QWERTY Mistakes and School Leadership

We joke a lot about the generational divide on our staff; those of us who went to college when sending an email was something to be bragged about and the hordes of twenty-somethings who stare at me like an alien when I talk about record stores.  It’s ironic that all of us spend chunks of our day hobbled by mid-twentieth century “innovation”.

The QWERTY principle is named after the order of letters on most of our keyboards.   Like most people I assumed there is some important reason for this odd arrangement.  There was an important reason but the reason no longer exists.  The keyboard arrangement comes from the days of ribbon typewriters.  The keys are  arranged to slow down typing since early typewriters would jam frequently

So millions of us compose more slowly than we could due to set-up that no longer makes sense.  What routines, systems, even values did we build in our schools that outlive the reason for their creation?

 

Lots of schools develop systems and routines around their inadequate facilities. Kids moving in tight lines is entirely necessary in our rented church space in Lynn where there is barley room to breath during a class change.  Will we still want lines in our new building?  Not sure.  We  roll numbers in a series of chants to excite kids about math; will we still use these chants after our elementary school is open?

KIPP began in a single fifth grade classroom and for the first ten years of our existence our model was to build individual middle schools that would catch up kids entering fifth grade below grade level and then slingshot them into high performing high schools and onto college.

In a not too distant future lots of our KIPP middle schools will have the majority of their students entering at or above grade level from KIPP elementary schools.  This is no magic elixir.  Achievement gaps and opportunity gaps are intertwined but distinct challenges on the path through college.   A fifth grader who reads at level is not magically guaranteed a slot in an college system that increasingly provides less aid and more cost.  The same fifth grader will need even stronger skills and character in order to carve out a career and a life of choice in a world where headlines like “the end the job” are common.  In other words, KIPP elementary schools won’t make the mission any easier; instead they will channel our efforts in middle and high school.

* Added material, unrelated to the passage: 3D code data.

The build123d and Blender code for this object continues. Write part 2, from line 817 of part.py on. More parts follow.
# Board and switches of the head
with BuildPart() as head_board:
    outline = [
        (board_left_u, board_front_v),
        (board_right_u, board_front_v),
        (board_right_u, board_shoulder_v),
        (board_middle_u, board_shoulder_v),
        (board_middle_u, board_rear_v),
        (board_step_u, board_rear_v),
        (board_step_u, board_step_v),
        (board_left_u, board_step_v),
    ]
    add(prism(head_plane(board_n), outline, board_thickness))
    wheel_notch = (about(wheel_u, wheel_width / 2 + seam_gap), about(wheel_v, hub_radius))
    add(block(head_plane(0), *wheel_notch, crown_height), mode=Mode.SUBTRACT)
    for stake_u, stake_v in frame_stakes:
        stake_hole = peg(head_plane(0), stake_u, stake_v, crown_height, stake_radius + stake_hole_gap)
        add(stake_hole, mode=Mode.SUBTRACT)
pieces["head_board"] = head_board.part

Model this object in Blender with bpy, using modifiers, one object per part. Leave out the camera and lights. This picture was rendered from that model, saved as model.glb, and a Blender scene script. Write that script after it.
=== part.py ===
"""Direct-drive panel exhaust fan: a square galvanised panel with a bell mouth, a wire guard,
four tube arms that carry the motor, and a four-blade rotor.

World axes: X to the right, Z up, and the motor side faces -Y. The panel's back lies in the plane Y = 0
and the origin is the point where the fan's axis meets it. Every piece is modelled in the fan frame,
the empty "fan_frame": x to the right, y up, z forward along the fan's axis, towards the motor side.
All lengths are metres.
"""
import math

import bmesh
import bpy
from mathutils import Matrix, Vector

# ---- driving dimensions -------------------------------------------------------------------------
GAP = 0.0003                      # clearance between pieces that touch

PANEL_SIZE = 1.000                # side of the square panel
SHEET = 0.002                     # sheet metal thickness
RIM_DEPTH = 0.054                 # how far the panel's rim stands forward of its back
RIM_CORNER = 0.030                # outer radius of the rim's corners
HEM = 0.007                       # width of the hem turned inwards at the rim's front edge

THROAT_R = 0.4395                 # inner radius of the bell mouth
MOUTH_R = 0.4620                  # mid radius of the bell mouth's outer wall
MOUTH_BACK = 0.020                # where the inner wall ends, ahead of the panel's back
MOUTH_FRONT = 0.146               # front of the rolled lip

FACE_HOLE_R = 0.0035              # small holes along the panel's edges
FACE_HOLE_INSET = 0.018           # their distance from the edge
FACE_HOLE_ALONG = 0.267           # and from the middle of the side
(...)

Which practices at our middle schools will become out-dated relics created to serve a majority of students behind on academic skills?  Which practices remain meaningful traditions or culture builders as 5-8 becomes K-12?  Will our entire middle school curriculum become the equivalent of the outdated keyboard arrangement I am now typing on?  What about some common systems and routines from across KIPP?

Paychecks?

Chanting?

Naming classes after the year they go to college?

Big end of year trips?

The QWERTY mistakes are trickier than the rabbits in Australia because they are good ideas at the time that exist past their purpose.  As a caveat sometimes I assumed practices were QWERTY when they were in fact essential to our  school.  For instance I stopped door to door student recruiting after our first two years when the waiting list ballooned.  We realized the error in our thinking as the demographics of GCP shifted.  I’d argue that a school with a 2,000 person waiting list still needs to knock on doors and tell its story.

One last question: what skills and mindsets do we need to develop in our leaders that prevent clinging to out-dated practice while at the same time preventing the love of novelty that sends countless schools and organizations lurching from one new idea to the next?